Flash the rootfs image to the board
Plug in power to the board, and stop normal booting during the 20s countdown. You will then see Command on APF
# BIOS>
Flash the image
# run update_rootfs
Reboot into linux
# boot
Compiling the kinect driver
If you don't have cmake already installed, install it (debian) by
sudo apt-get install cmake
Download the Kinect driver to you host PC
cd ~ git clone https://github.com/OpenKinect/libfreenect.git
Make a cmake cross compilation toolchain file, mine looks like this, and is called apf51-crosscompile.cmake
# This one is important SET(CMAKE_SYSTEM_NAME Linux) # This is properly also important SET(CMAKE_SYSTEM_PROCESSOR arm) #this one not so much SET(CMAKE_SYSTEM_VERSION 1) # specify the cross compiler SET(CMAKE_C_COMPILER /home/andersrohde/armadeus/buildroot/output/build/staging_dir/usr/bin/arm-linux-gcc) SET(CMAKE_CXX_COMPILER /home/andersrohde/armadeus/buildroot/output/build/staging_dir/usr/bin/arm-linux-g++) # where is the target environment SET(CMAKE_FIND_ROOT_PATH /home/andersrohde/armadeus/buildroot/output/target) # search for programs in the build host directories #SET(CMAKE_FIND_ROOT_PATH_MODE_PROGRAM NEVER) # for libraries and headers in the target directories SET(CMAKE_FIND_ROOT_PATH_MODE_LIBRARY ONLY) SET(CMAKE_FIND_ROOT_PATH_MODE_INCLUDE ONLY) SET(LIBUSB_1_INCLUDE_DIR /home/andersrohde/armadeus/buildroot/output/build/staging_dir/usr/include/libusb-1.0)
Go into libfreenect folder and edit the CMakeList.txt file. We need to deselect examples because they require OpenGL, and therefore the driver can't compile.
cd libfreenect gedit CMakeList.txt
Configure the options to look like this
OPTION(BUILD_EXAMPLES "Build example programs" OFF) OPTION(BUILD_FAKENECT "Build fakenect mock library" OFF) OPTION(BUILD_C_SYNC "Build c synchronous library" ON) OPTION(BUILD_CPP "Build C++ Library (currently header only)" ON) OPTION(BUILD_CV "Build OpenCV wrapper" OFF) OPTION(BUILD_AS3_SERVER "Build the Actionscript 3 Server Example" OFF) OPTION(BUILD_PYTHON "Build Python extension" OFF)

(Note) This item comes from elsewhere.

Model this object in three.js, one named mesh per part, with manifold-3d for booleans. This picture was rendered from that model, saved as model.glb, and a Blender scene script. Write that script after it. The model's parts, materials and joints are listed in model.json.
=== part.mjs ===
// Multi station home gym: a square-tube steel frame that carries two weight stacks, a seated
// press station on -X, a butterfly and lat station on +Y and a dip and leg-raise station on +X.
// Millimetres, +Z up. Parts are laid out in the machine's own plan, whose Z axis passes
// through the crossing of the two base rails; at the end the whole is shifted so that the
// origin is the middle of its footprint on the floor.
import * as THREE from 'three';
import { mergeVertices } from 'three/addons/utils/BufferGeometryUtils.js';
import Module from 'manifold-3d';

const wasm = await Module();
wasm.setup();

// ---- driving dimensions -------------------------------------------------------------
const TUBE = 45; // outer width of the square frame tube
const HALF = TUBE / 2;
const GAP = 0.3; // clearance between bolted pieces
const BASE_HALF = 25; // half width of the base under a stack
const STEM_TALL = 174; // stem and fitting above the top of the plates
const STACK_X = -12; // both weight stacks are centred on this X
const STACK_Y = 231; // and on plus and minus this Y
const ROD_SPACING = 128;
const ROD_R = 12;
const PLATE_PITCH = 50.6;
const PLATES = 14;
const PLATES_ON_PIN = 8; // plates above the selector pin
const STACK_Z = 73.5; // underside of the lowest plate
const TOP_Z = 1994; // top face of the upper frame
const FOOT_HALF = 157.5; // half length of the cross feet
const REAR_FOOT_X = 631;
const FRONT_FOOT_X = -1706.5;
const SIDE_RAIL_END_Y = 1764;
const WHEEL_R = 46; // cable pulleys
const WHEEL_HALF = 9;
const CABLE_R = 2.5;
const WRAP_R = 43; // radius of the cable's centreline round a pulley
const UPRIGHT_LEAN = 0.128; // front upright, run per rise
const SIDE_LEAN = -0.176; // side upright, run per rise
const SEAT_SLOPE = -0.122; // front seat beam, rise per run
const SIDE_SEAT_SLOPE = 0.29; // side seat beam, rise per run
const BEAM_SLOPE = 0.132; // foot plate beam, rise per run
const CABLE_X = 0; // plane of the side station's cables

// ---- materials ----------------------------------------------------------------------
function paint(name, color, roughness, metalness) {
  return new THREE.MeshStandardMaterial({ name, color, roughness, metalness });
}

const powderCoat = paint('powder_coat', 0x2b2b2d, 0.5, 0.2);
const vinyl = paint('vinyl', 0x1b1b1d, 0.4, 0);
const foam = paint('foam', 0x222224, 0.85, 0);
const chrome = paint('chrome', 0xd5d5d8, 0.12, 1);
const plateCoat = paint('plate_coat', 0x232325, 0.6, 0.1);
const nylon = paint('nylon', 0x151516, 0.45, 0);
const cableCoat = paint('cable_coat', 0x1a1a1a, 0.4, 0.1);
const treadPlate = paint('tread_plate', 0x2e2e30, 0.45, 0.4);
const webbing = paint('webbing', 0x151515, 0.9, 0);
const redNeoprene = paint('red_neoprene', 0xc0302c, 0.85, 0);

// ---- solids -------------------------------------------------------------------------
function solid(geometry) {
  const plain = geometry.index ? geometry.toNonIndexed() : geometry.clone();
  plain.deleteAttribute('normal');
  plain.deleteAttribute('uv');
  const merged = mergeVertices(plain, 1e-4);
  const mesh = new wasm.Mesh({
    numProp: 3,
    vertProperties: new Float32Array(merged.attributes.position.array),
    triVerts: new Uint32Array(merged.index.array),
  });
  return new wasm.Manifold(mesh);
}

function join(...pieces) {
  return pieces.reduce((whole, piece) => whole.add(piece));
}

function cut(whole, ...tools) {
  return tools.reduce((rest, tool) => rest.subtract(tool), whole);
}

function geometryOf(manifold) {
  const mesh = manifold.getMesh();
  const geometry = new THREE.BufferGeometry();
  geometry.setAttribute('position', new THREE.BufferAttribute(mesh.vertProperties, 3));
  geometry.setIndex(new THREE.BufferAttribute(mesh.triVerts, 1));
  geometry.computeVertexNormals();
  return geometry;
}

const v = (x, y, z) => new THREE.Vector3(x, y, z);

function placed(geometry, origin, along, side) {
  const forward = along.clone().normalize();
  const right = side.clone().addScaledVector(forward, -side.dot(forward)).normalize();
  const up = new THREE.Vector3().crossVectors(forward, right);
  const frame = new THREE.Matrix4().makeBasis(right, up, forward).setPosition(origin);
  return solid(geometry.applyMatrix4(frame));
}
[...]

Create a build directory in the libfreenect folder and go into it
mkdir build cd build
Cross compile the libfreenect with cmake and you cmake file (remember the 2 dots in the end)
cmake -DCMAKE_TOOLCHAIN_FILE=~/apf51-crosscompile.cmake ..
Compile the software
make
Installing the Kinect driver on the apf51
The kinect driver is installed in the library file libfreenect.so.0.0.1 stored under libfreenect/lib/libfreenect.so.0.0.1. Tranfer this to /tftpboot folder. Make sure you don't just tranfer a link but transfer the real library file.

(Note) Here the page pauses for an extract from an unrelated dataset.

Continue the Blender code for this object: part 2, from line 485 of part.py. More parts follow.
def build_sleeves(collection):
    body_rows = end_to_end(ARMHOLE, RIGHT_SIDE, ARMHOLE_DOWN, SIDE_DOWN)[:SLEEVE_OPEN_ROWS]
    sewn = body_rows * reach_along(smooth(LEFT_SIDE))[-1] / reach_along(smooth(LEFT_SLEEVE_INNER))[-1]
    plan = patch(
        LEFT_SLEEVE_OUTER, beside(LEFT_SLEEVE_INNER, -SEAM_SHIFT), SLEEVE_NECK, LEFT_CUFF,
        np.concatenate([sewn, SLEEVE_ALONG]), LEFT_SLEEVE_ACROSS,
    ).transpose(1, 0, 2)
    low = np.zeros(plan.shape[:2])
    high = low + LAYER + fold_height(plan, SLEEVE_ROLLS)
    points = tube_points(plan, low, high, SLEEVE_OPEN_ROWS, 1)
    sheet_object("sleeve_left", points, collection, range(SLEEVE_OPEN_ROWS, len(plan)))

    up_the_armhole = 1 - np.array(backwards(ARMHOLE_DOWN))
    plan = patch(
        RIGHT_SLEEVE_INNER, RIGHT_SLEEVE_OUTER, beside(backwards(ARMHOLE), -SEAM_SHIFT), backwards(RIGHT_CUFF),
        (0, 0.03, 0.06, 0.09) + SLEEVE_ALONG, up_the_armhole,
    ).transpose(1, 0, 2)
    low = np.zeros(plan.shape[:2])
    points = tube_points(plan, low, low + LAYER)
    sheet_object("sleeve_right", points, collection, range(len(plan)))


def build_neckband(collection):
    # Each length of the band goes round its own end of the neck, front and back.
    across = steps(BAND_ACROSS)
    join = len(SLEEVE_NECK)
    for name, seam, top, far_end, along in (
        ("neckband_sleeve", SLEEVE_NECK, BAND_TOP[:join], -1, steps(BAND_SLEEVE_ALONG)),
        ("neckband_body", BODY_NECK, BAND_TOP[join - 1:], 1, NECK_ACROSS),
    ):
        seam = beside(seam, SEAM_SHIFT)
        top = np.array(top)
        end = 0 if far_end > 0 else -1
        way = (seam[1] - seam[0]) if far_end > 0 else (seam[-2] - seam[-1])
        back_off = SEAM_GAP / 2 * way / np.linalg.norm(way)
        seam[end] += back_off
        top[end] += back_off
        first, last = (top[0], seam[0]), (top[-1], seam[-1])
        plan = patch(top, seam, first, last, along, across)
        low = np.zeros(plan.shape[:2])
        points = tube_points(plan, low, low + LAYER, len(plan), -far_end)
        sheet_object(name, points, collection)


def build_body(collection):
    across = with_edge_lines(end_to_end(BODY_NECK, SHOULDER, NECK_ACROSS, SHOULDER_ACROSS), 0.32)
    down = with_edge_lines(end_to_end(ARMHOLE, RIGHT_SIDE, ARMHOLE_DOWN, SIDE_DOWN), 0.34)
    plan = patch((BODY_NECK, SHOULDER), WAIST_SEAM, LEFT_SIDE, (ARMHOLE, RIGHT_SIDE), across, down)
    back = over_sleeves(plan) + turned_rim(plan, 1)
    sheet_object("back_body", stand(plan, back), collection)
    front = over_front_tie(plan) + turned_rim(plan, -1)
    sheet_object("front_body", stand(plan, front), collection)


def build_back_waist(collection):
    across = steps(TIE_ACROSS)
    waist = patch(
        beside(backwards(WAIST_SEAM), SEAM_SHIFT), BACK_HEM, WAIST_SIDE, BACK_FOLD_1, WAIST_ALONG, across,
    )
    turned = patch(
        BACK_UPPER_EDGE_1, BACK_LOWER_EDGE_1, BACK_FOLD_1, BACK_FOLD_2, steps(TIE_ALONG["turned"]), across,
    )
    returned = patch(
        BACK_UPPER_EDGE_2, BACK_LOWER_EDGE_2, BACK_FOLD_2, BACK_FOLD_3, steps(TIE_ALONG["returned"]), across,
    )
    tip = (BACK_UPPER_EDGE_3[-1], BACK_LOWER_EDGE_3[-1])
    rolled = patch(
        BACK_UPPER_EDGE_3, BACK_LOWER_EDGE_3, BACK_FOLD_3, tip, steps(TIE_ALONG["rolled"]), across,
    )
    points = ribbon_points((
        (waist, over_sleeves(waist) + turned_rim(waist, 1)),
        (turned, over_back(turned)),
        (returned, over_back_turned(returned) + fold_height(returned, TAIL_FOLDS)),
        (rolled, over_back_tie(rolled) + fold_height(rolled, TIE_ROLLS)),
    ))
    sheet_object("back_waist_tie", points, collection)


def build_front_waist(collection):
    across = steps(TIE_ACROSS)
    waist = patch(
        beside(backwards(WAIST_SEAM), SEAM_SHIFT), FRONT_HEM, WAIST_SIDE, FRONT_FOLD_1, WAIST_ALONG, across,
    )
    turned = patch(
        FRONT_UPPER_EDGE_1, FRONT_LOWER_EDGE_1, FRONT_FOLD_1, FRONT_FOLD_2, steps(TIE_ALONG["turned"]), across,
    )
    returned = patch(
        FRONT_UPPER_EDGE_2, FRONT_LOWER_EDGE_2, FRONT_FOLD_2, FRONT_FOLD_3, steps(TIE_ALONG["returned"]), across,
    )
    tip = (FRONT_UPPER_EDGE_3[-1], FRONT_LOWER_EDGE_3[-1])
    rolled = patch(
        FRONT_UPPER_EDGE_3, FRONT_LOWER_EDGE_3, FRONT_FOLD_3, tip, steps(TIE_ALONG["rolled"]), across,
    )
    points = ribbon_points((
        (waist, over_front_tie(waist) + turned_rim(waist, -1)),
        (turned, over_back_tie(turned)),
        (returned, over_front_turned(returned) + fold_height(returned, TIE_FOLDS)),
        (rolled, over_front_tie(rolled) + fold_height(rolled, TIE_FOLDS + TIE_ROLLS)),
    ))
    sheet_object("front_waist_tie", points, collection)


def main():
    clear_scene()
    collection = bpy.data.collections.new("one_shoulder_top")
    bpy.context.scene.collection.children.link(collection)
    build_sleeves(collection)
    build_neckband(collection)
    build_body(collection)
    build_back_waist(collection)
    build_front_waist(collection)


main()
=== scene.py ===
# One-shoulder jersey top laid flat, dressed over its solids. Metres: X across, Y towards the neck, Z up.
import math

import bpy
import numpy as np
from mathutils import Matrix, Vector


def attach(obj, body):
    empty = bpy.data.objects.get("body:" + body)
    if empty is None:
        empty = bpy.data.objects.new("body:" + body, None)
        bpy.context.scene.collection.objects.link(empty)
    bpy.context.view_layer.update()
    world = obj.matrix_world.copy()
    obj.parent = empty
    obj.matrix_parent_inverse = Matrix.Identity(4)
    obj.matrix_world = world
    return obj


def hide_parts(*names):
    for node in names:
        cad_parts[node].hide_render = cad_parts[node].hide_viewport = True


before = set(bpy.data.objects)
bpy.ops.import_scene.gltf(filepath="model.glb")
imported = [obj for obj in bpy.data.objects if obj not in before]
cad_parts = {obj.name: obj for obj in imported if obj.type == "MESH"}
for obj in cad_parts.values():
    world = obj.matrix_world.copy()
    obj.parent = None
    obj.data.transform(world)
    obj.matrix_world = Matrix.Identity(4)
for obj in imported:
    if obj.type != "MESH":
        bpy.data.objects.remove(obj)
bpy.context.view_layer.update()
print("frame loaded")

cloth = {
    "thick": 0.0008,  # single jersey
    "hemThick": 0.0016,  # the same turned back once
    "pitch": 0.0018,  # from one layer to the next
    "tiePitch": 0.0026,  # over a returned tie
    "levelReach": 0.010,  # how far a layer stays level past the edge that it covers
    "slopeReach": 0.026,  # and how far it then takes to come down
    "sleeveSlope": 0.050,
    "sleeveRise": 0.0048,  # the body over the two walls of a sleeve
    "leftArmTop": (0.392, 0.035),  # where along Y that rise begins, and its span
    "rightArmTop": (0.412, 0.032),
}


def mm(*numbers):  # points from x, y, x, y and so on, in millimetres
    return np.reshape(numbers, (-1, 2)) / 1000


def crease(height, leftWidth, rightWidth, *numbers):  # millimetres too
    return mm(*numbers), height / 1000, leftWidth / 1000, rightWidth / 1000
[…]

cp /lib/libfreenect.so.0.0.1 /tftpboot/
Transfer this file to the apf51
# tftp -g -r libfreenect.so.0.0.1 -l /usr/lib/libfreenect.so.0.0.1 192.38.66.102
Link the lib file on the apf51
# cd /usr/lib # ln -s libfreenect.so.0.0.1 libfreenect.so.0.0
Now the Kinect driver is installed but we don't have any software to test it with, since we deselected the examples to make the software compile
Building a test application on the host PC
The record.c application that is one of the examples doesn't require OpenGL to run, and is a good example of a test program.
On you host PC copy the record application to a developement folder.
cd ~ mkdir kinectsoftware cd kinectsoftware cp ~/libfreenect/fakenect/record.c .
Compile the record application using the library file and header file compiled
/armadeus/buildroot/output/build/staging_dir/usr/bin/arm-linux-gcc -o record -I ~/libfreenect/include/ -L ~/libfreenect/build/lib -l freenect record.c
Transfer the record application to the tftpboot folder
cp record /tftpboot/.
Transfering it to the device and testing it
Transfer record to APF51
# tftp -g -r record -l /usr/bin/record 192.38.66.102
Give record executable rights
# cd /usr/bin # chmod a+x record
Create a folder to store the images in
# cd /tmp # mkdir testkinect
Run record app and store the images in testkinect
# record testkinect
After minimum 10-20s stop the application with Ctrl + C.
Now folder testkinect contains accelerometer dumps (*.dump), rgb images (*.ppm) and depth images (*.pgm). Both RGB and depth images can be viewed in default image viewer on ubuntu.